Related Work & Insights¶
- vs SFT-based Judges (MLLM-as-a-Judge): SFT Judges overfit prompt templates; MT-RL-Judge internalizes evaluation logic through RL-based reasoning.
- vs Mr. Judge / Flex-Judge: Existing works mostly involve single-task training; MT-RL-Judge is the first to implement a unified multi-task RL judge.
- vs Self-Consistency Methods: Methods that sample multiple candidates and vote are computationally expensive and may include similar errors; MT-RL-Judge improves judgment accuracy through reasoning quality.
Rating¶
- Novelty: ⭐⭐⭐⭐ First unified multi-task RL MLLM-as-a-Judge framework; profound insights regarding SFT's format overfitting.
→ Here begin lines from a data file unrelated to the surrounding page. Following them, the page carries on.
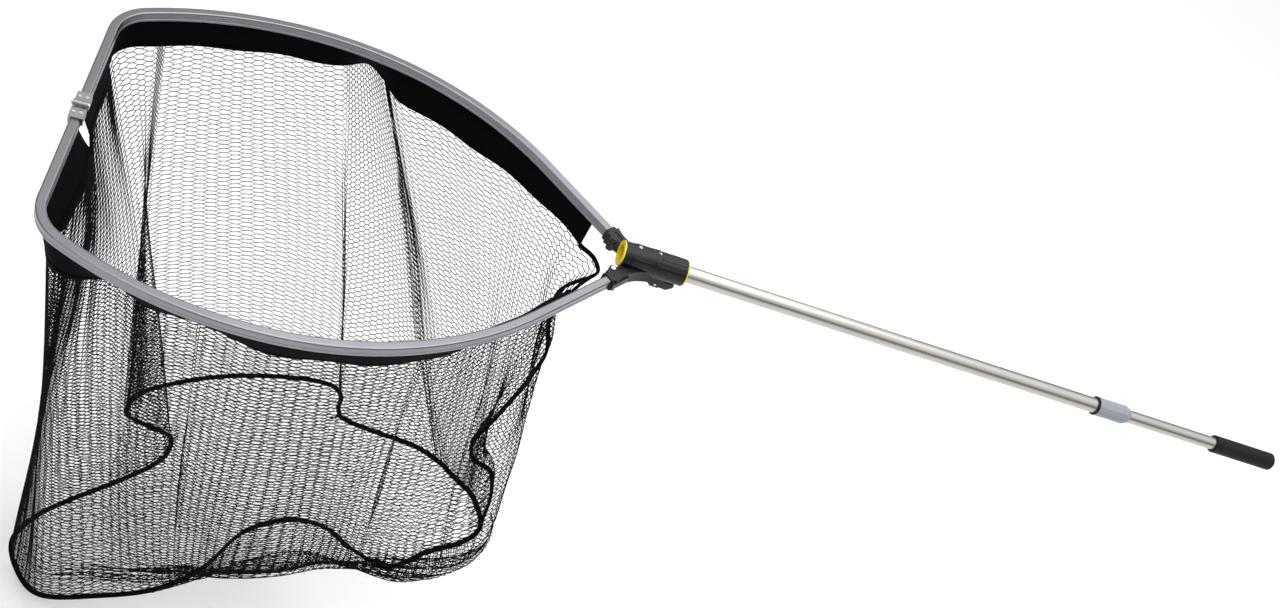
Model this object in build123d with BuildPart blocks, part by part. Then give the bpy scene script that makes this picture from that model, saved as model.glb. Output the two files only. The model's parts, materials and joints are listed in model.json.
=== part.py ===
"""Folding landing net: telescopic handle, sliding fold head, two-part hoop, bands and bag.

Units are millimetres. The origin is on the handle's axis at the middle of the rubber grip.
+X runs along the handle towards the butt, +Y is the far arm's side and +Z is up.
Stations along the handle are measured from the head's front rim towards the butt.
"""

import os
from math import atan2, cos, degrees, radians, sin

from build123d import *

os.makedirs("parts", exist_ok=True)

# Stations along the handle, measured from the head's front rim.
HEAD_X = -1280.0
OUTER_TUBE_START = 5.0
OUTER_TUBE_END = 985.0
COLLAR_START = 940.0
COLLAR_END = 1010.0
INNER_TUBE_START = 285.0
GRIP_START = 1210.0
GRIP_END = 1350.0

# Handle diameters.
OUTER_TUBE_D = 28.0
OUTER_TUBE_BORE = 25.6
INNER_TUBE_D = 24.0
INNER_TUBE_BORE = 21.4
COLLAR_D = 34.0
GRIP_D = 33.0
GRIP_CHAMFER = 6.0
GRIP_CAP = 8.0
GRIP_LEAD = 1.0
RUNNING_GAP = 0.3
FIT_GAP = 0.1

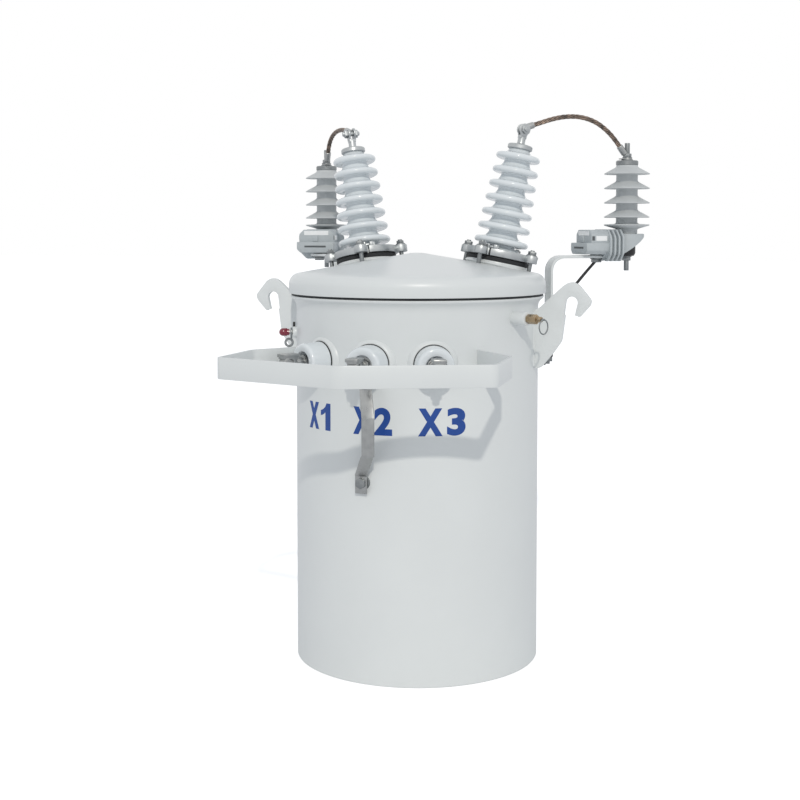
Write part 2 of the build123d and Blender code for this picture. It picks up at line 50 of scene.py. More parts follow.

- Experimental Thoroughness: ⭐⭐⭐ Sufficient benchmarks across six tasks, but lacks more extensive OOD generalization tests and reasoning quality analysis.
- Writing Quality: ⭐⭐⭐⭐ Clear motivation and sophisticated experimental comparison design, though some methodological details are brief.
- Value: ⭐⭐⭐⭐ Provides a unified and generalizable solution for industrial-grade multimodal evaluation; MJ-Bench generalization results are convincing.